Marrying gaming to the core Microsoft mission
The positive energy from the gaming division’s recent moves will help drive interest in its true vehicle for growth: cloud. The console install base is largely static, with the big three fighting over the same pie for the past few decades. With Xbox Game Pass cloud, Microsoft is not only able to expand to new markets and territories where consumer habits aren’t console-oriented, but it helps elevate Xbox in the eyes of Microsoft’s corporate-level oversight. Microsoft is a cloud-first business, and by linking Xbox to the cloud, gaming lead Phil Spencer and his team have finally managed to get Xbox the investment it has always deserved to reach its true potential.
In a press briefing last week, Microsoft had CEO Satya Nadella himself on camera to discuss how Xbox has become central to Microsoft’s mission. Microsoft often speaks about empowering others to do more, and with Xbox, they’re putting their money where their mouth is. Many of Microsoft’s games showcased at E3 2021 came with creative tools, including Forza Horizon 5 and Halo Infinite, following off Microsoft’s lead with the creator tools found in Minecraft. It’s systems like these that could inspire the next generation of programmers and creators, through the medium of play. Microsoft touts the fact that its ID@Xbox independent game developers have generated $2 billion dollars in income for themselves since the program began. Those are the kinds of headlines a developer-led business wants to have.

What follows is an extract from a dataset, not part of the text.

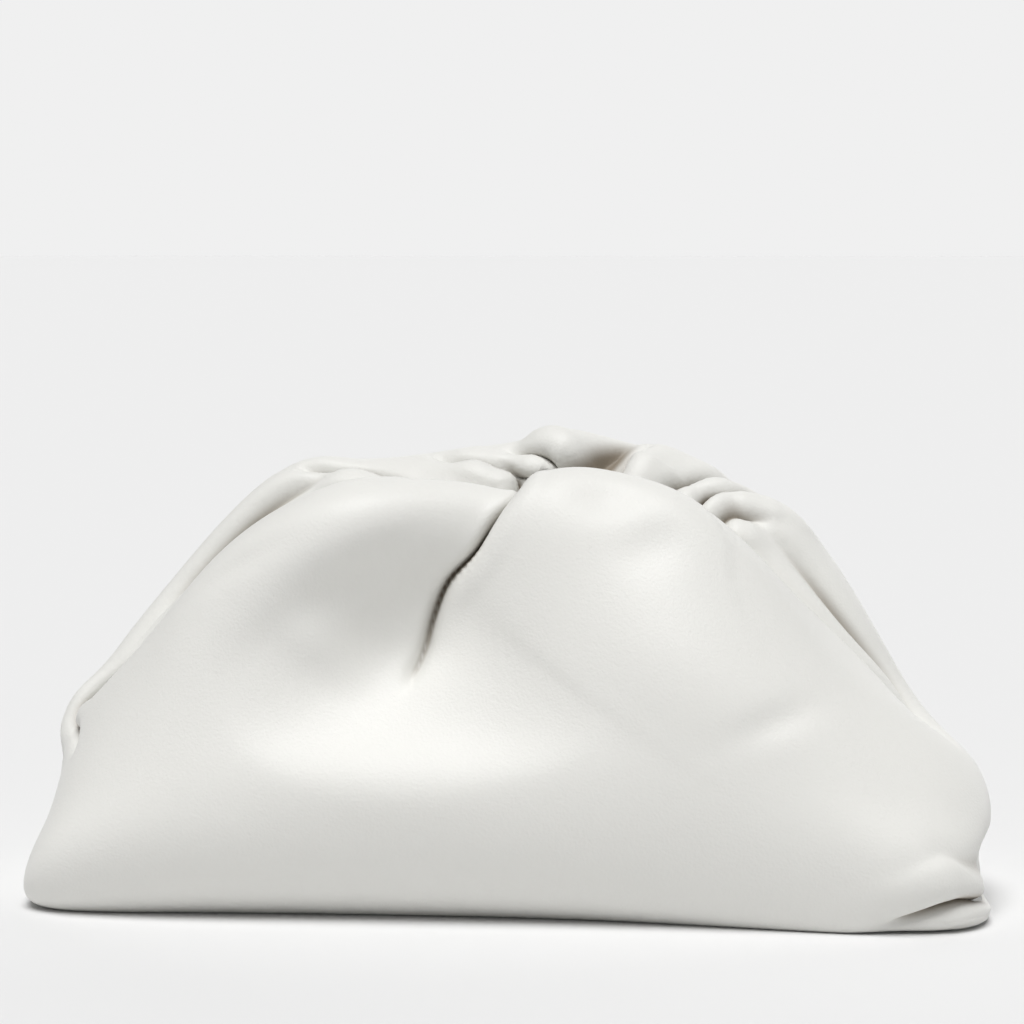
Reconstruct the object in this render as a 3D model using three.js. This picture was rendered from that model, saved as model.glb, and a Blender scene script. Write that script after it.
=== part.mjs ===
import * as THREE from "three";

// A soft gathered clutch: one hollow skin of leather, closed at the top by an arched clasp frame.
// Millimetres, +X to the right, +Y to the back, +Z up, origin at the middle of the base.

// Driving sizes
const bagWidth = 374;
const bagDepth = 154;
const bagHeight = 174;
const leatherWall = 2.2;
const footRise = 3;
const frameSpan = 320;
const frameRise = 92;
const frameFootHeight = 60;
const mouthGap = 9;
const mouthTuck = 7;
const claspBand = 7;
const claspClearance = 0.3;
const foldDepth = 10;
const foldWidth = 6;
const dentDepth = 10;

// Sections round the bag, from the left end over the front to the right end and back behind it.
// mouth: share of the frame's arc. x: shares of half the width. y: shares of half the depth.
// z: share of the height. bulge: how far the side swells outwards, a share of half the width.
const sectionColumns = [
  "mouth", "footX", "footY", "bellyY", "waistY", "shoulderY", "rimX", "rimY", "rimZ", "bulge",
];
const sectionRows = [
  [0, -0.99, 0, 0, 0, 0, -0.93, 0, 0.38, -0.01],
  [0.06, -0.99, -0.5, -0.58, -0.45, -0.29, -0.87, -0.19, 0.44, -0.01],
  [0.16, -0.89, -0.78, -0.87, -0.67, -0.49, -0.73, -0.29, 0.58, 0],
  [0.27, -0.63, -0.83, -0.99, -0.74, -0.61, -0.56, -0.36, 0.76, 0],
  [0.385, -0.33, -0.84, -1.02, -0.63, -0.69, -0.29, -0.43, 0.88, 0],
  [0.5, 0, -0.86, -1.03, -0.63, -0.61, -0.01, -0.44, 0.88, 0],
  [0.615, 0.3, -0.89, -1.04, -0.82, -0.65, 0.28, -0.42, 0.9, 0],
  [0.73, 0.61, -0.94, -1.04, -0.87, -0.65, 0.5, -0.37, 0.76, 0],
  [0.84, 0.87, -0.94, -1.01, -0.79, -0.57, 0.65, -0.32, 0.56, 0.03],
  [0.94, 0.99, -0.57, -0.71, -0.56, -0.36, 0.79, -0.23, 0.43, 0.08],
  [1, 0.98, 0, 0, 0, 0, 0.86, 0, 0.37, 0.1],
  [0.94, 0.97, 0.57, 0.6, 0.45, 0.28, 0.83, 0.2, 0.44, 0.04],
  [0.84, 0.85, 0.86, 0.91, 0.75, 0.53, 0.74, 0.31, 0.62, 0],
  [0.73, 0.6, 0.91, 0.98, 0.86, 0.65, 0.6, 0.42, 0.82, 0],
  [0.615, 0.29, 0.91, 0.98, 0.88, 0.68, 0.39, 0.46, 0.95, 0],
  [0.5, 0, 0.91, 0.98, 0.88, 0.68, 0.07, 0.47, 0.99, 0],
  [0.385, -0.31, 0.91, 0.98, 0.88, 0.68, -0.25, 0.45, 0.94, 0],
  [0.27, -0.61, 0.91, 0.98, 0.86, 0.65, -0.51, 0.42, 0.92, 0],
  [0.16, -0.87, 0.86, 0.91, 0.75, 0.52, -0.74, 0.31, 0.69, 0],
  [0.06, -0.99, 0.55, 0.57, 0.45, 0.28, -0.89, 0.19, 0.48, -0.01],
];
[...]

Beyond gaming, Microsoft’s acquisitions of late have often come with cloud and creator potential on the side. Microsoft purchased ZeniMax Media for Xbox, for over 7 billion dollars. In that, they grabbed DOOM, The Elder Scrolls, Fallout, and various other IPs into their ecosystem.
They also landed a bunch of powerful technology to boot. The id Tech engine is a legendary platform for building games, with decades of history powering various iterations of DOOM and other games. Microsoft also landed some tech related to cloud streaming, with Bethesda’s Project Orion. It’s not a stretch to think id Tech and Orion could eventually become part of Azure Game Stack, which has a growing suite of tools that power dozens of high-end gaming experiences across all platforms.

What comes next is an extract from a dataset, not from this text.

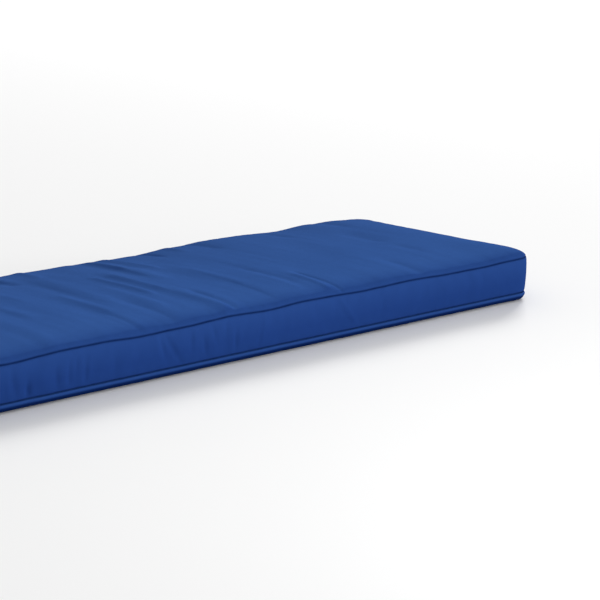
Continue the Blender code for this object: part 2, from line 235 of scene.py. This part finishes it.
# How dark the low seam is beside the high one, and how dark the cloth is where it turns under to
# the floor: from what height down, how soon, and how far in under the cushion.
LOW_SEAM_SHADE = 0.60
CONTACT_SHADE = 0.88
CONTACT_HEIGHT = 0.0105
CONTACT_REACH = 0.0036
CONTACT_DEPTH = 0.020

# The camera stands in front of the cushion's left half and looks along its front edge.
CAMERA_PLACE = (-2.328, -2.525, 0.845)
CAMERA_YAW = radians(46.53)
CAMERA_PITCH = radians(12.79)
CAMERA_ROLL = radians(1.94)
CAMERA_LENS = 137.2
CAMERA_SENSOR = 36.0
CAMERA_REACH = 100.0

# A soft box of light: where it stands, its width and height, and its power.
Softbox = namedtuple("Softbox", "name place width height watts")
SOFTBOXES = (
    Softbox("key_light", (18.0, 10.8, 9.7), 6.3, 6.3, 3560.0),
    Softbox("side_light", (17.0, -12.2, 3.4), 5.0, 5.0, 2340.0),
    Softbox("fill_light", (0.15, -1.7, 0.50), 0.8, 0.5, 6.2),
)
LIGHT_AIM = (0.05, 0.0, 0.05)
SKY_STRENGTH = 0.56
FLOOR_SIZE = 60.0


def ease(share):
    share = np.clip(share, 0.0, 1.0)
    return share * share * (3 - 2 * share)


def bell(distance, reach):
    return np.exp(-((distance / reach) ** 2))


# Places on the cushion.


def flat_plan(points):
    """Plan places as they are before the sides are drawn in between the corners."""
    x, y = points[:, 0], points[:, 1]
    flat_x = x / (1 - END_PULL / HALF_LENGTH * (1 - (y / HALF_DEPTH) ** 2))
    flat_y = y / (1 - SIDE_PULL / HALF_DEPTH * (1 - (x / HALF_LENGTH) ** 2))
    return np.stack([flat_x, flat_y], 1)


def inset_of(points):
    """How far inside the cushion's outline each point lies, square to its nearest edge."""
    over = np.abs(flat_plan(points)) - (STRAIGHT_X, STRAIGHT_Y)
    outside = np.hypot(*np.maximum(over, 0.0).T)
    return CORNER_RADIUS - outside - np.minimum(over.max(1), 0.0)


def outward_of(points):
    """The level direction that points out of the nearest edge."""
    plan = flat_plan(points)
    over = np.abs(plan) - (STRAIGHT_X, STRAIGHT_Y)
    away = np.sign(plan) * np.maximum(over, 0.0)
    inner = np.flatnonzero(over.max(1) <= 0)
    nearest = over.argmax(1)[inner]
    away[inner, nearest] = np.sign(plan[inner, nearest])
    return away / np.maximum(np.hypot(*away.T), 1e-9)[:, None]


def place_round(points):
    """How far round the outline each point's nearest edge is, from the front's left end."""
    plan = flat_plan(points)
    out = outward_of(points)
    core_x = np.clip(plan[:, 0], -STRAIGHT_X, STRAIGHT_X)
    core_y = np.clip(plan[:, 1], -STRAIGHT_Y, STRAIGHT_Y)
    turn = (np.arctan2(out[:, 1], out[:, 0]) + pi / 2) % (2 * pi)
    turn[turn > 2 * pi - TURN_SLACK] = 0.0
    going = STRAIGHT_X + core_x + STRAIGHT_Y + core_y
    coming = 2 * STRAIGHT_X + 2 * STRAIGHT_Y + STRAIGHT_X - core_x + STRAIGHT_Y - core_y
    return CORNER_RADIUS * turn + np.where(turn < pi / 2 + TURN_SLACK, going, coming)


class SeamLine:
    """One seam round the cushion, as the outer rim of the boxing has it."""

    def __init__(self, rim):
        rim = rim[np.argsort(place_round(rim))]
        self.place = place_round(rim)
        self.inset = inset_of(rim)
        self.height = rim[:, 2]

    def height_at(self, points):
        return np.interp(place_round(points), self.place, self.height, period=OUTLINE)

    def distance(self, points):
        """How far each point lies from the seam, in the upright section through it."""
        inset = np.interp(place_round(points), self.place, self.inset, period=OUTLINE)
        return np.hypot(inset_of(points) - inset, points[:, 2] - self.height_at(points))


# Meshes.


def numbers_of(items, name, width):
    values = np.empty(len(items) * width, np.float32)
    items.foreach_get(name, values)
    return values.reshape(-1, width).astype(float)


def counts_of(items, name):
    values = np.empty(len(items), np.int32)
    items.foreach_get(name, values)
    return values


def points_of(piece):
    return numbers_of(piece.data.vertices, "co", 3)


def place_points(piece, points):
    piece.data.vertices.foreach_set("co", points.astype(np.float32).ravel())
    piece.data.update()


def select_only(piece):
    bpy.ops.object.select_all(action="DESELECT")
    piece.select_set(True)
    bpy.context.view_layer.objects.active = piece


def copy_solid(node, name):
    """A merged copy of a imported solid, its loose triangles joined up into four-sided faces."""
    piece = bpy.data.objects.new(name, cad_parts[node].data.copy())
    bpy.context.scene.collection.objects.link(piece)
    select_only(piece)
    bpy.ops.object.mode_set(mode="EDIT")
    bpy.ops.mesh.select_all(action="SELECT")
    bpy.ops.mesh.remove_doubles(threshold=MERGE_GAP)
    bpy.ops.mesh.tris_convert_to_quads(face_threshold=QUAD_BEND, shape_threshold=QUAD_SKEW)
    bpy.ops.object.mode_set(mode="OBJECT")
    piece.data.materials.clear()
    return piece


def refine(piece, levels):
    select_only(piece)
    smooth = piece.modifiers.new("Smooth", "SUBSURF")
    smooth.levels = levels
    smooth.render_levels = levels
    bpy.ops.object.modifier_apply(modifier=smooth.name)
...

In much the same way Amazon Web Services provides the back-end technology for video streaming platforms like Netflix, Xbox’s tools and expertise will continue to build products that Microsoft can bundle into Azure, ensuring that gaming will always get top-level support from the highest echelons of Microsoft corporate.
For the longest time, some of Microsoft’s investors pleaded with the company’s various CEOs to spin off their gaming business or sell it on. By marrying Xbox more deeply into Azure and its growth, the gaming division ensures a level of recurring investment and support that it has never before received. This is the sort of investment you’d need to go global, and move beyond the console install base that has remained relatively static in a gaming landscape dominated by PC and mobile. Regardless of that fact, though, Xbox console players stand to reap some of the biggest benefits.
The biggest winners are gamers
Rather than building Xbox Game Pass’ cloud offering as a separate platform, Phil Spencer and his team had the presence of mind to craft a cloud platform that is based on the regular home Xbox. The server blades that make up Xbox’s cloud gaming platform are literally made of Xbox home console hardware. If a developer makes a game for the cloud, they first have to make it for your home Xbox, and vice versa. If you needed further evidence, Xbox lead Phil Spencer said explicitly that consoles will always have a place during last week’s E3 2021 press briefing.
The returns will fund even more games, even more exclusives, and even more technological innovation.
This anchors Xbox’s console growth to the cloud market, targeting low-power PCs and phones. There are economies where people often don’t even have televisions, giving Microsoft a chance to bring fun, collaboration, and relaxation to many millions of more gamers, beyond the oft-simplistic games we associate with mobile phones and small screens. The addressable audience beyond the console market moves from 300 million to 3 billion potential customers, and Microsoft is the only company well positioned to make this leap. The product under Microsoft’s belt that can boast an install base in the billions is Windows itself. If they did it once, they can potentially do it again.
Making that leap will require even more investment to grow out the cloud business, leading to more variety for current Xbox customers, along with more value, and more high-quality games. It drives Microsoft to try new things, it drives them to be more inclusive, and invest in accessibility technology. The returns will fund even more games, even more exclusives, and even more technological innovation, too. The rewards are already being reflected in Xbox’s financials. And this is just the tip of the iceberg representing Xbox’s slumbering potential that a perfect storm of leadership vision, and cloud tech advancement is making possible for the first time.
These investments in content should have happened years ago, and it has been an extremely long time coming. But regardless of the wait, it will ultimately be worth it. The future is brighter for Xbox than it has ever been before, and somehow more affordable than ever before, while also being more profitable than ever before. How Xbox managed to create this win-win-win scenario for devs, Microsoft’s internal politics, and consumers simultaneously seems almost impossible. Alas, here we are.